> _Problem description_
In the listing that follows, locate the line containing "The Blender code for this object" and the line containing "and end round.". Retype exactly those two lines and every line between them, and nothing more.

> _Data section_
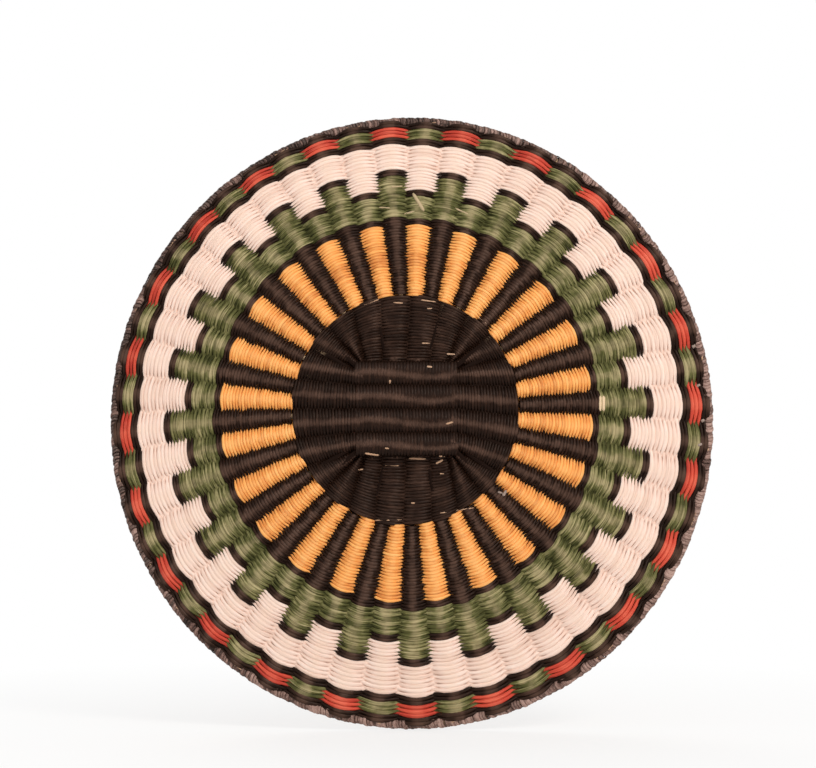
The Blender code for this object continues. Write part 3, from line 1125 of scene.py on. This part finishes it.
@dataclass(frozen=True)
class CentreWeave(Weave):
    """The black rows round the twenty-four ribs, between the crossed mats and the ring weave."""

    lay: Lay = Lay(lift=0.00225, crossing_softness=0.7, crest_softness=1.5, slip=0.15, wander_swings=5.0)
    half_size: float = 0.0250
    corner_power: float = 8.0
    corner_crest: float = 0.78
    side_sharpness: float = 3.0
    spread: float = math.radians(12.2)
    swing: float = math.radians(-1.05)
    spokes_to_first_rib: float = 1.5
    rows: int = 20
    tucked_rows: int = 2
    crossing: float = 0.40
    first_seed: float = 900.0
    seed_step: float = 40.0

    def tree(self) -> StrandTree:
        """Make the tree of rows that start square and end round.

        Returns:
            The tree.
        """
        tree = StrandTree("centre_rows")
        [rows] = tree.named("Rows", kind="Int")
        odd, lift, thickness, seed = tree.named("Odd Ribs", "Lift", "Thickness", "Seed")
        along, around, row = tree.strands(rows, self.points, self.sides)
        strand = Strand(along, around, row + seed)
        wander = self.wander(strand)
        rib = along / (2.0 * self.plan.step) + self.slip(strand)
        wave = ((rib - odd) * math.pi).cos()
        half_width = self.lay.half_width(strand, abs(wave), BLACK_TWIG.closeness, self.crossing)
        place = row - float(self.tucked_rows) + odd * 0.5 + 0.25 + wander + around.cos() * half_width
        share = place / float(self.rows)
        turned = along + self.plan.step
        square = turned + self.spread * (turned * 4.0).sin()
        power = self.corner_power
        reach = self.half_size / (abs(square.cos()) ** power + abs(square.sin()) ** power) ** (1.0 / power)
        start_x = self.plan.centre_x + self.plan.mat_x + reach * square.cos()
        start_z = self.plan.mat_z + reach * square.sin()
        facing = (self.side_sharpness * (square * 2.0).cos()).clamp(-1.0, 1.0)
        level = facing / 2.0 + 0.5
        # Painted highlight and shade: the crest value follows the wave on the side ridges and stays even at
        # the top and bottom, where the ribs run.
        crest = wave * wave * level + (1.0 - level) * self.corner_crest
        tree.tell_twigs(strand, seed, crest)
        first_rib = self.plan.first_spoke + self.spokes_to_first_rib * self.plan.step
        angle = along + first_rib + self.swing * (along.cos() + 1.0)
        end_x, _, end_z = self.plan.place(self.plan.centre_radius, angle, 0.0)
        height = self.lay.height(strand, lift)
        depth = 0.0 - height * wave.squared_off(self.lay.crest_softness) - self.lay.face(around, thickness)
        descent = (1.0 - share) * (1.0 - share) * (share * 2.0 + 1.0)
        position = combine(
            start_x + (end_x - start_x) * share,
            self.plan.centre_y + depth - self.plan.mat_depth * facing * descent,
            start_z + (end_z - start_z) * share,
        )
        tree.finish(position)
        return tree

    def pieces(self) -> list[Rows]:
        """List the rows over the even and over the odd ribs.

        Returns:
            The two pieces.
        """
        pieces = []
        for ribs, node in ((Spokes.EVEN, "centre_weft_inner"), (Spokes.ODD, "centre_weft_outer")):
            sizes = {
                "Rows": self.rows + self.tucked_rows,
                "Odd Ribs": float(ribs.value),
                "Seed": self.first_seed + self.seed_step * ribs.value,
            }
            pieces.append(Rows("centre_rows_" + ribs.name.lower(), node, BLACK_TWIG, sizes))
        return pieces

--

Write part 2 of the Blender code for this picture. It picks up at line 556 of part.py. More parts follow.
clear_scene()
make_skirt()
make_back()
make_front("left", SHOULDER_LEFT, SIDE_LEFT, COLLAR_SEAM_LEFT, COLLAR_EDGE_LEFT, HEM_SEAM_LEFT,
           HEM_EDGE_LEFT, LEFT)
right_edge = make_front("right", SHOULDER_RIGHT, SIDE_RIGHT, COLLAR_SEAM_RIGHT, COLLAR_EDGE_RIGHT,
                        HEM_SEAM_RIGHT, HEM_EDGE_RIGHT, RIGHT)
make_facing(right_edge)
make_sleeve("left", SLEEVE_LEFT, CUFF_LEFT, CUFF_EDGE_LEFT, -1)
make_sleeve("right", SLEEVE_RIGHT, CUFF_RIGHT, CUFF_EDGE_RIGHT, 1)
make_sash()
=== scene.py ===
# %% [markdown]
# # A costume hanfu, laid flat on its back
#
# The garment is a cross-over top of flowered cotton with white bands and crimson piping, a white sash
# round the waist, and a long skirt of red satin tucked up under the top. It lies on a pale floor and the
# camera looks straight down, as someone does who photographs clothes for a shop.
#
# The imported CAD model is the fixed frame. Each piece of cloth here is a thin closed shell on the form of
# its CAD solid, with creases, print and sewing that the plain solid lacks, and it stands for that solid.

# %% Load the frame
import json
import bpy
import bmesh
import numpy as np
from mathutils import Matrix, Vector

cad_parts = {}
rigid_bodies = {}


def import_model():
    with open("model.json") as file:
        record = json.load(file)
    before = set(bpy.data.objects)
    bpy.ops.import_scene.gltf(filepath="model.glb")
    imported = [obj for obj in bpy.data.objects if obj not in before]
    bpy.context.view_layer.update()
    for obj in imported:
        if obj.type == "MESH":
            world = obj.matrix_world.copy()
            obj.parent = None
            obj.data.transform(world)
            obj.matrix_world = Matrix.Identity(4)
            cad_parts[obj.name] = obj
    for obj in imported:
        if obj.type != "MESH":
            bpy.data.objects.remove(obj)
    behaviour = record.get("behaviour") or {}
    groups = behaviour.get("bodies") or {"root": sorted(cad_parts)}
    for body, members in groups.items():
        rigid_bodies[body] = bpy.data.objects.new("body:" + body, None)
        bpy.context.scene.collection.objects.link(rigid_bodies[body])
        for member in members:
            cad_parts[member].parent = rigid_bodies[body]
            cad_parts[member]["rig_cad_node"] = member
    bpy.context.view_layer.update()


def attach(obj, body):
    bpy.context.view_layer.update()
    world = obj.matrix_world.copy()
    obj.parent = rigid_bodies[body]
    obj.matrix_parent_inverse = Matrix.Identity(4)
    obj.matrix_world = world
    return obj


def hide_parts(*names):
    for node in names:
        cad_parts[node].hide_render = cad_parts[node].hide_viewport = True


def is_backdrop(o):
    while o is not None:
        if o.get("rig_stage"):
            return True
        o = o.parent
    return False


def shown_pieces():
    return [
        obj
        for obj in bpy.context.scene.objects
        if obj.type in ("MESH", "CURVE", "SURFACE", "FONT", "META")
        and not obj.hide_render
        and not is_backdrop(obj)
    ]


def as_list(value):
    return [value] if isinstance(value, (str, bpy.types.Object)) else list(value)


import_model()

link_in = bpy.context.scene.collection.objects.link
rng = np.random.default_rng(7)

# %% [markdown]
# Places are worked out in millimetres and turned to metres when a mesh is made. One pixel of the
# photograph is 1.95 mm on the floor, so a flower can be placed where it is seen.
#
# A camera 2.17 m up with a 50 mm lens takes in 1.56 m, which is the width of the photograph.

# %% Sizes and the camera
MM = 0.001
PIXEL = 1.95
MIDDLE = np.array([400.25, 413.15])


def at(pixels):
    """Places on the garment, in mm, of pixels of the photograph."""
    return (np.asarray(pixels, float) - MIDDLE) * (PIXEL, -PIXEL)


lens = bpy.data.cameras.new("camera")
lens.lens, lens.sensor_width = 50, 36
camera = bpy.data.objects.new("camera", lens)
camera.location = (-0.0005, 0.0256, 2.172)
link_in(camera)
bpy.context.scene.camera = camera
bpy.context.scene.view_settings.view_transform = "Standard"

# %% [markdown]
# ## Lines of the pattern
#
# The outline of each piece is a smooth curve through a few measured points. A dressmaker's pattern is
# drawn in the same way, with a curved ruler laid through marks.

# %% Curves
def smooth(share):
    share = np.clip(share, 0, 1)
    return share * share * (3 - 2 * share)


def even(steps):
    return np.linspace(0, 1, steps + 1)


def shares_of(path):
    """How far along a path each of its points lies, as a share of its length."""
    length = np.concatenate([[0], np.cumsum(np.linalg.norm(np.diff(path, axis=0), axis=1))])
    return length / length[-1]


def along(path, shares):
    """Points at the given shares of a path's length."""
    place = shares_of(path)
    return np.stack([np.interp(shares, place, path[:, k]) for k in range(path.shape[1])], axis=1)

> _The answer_
The Blender code for this object continues. Write part 3, from line 1125 of scene.py on. This part finishes it.
@dataclass(frozen=True)
class CentreWeave(Weave):
    """The black rows round the twenty-four ribs, between the crossed mats and the ring weave."""

    lay: Lay = Lay(lift=0.00225, crossing_softness=0.7, crest_softness=1.5, slip=0.15, wander_swings=5.0)
    half_size: float = 0.0250
    corner_power: float = 8.0
    corner_crest: float = 0.78
    side_sharpness: float = 3.0
    spread: float = math.radians(12.2)
    swing: float = math.radians(-1.05)
    spokes_to_first_rib: float = 1.5
    rows: int = 20
    tucked_rows: int = 2
    crossing: float = 0.40
    first_seed: float = 900.0
    seed_step: float = 40.0

    def tree(self) -> StrandTree:
        """Make the tree of rows that start square and end round.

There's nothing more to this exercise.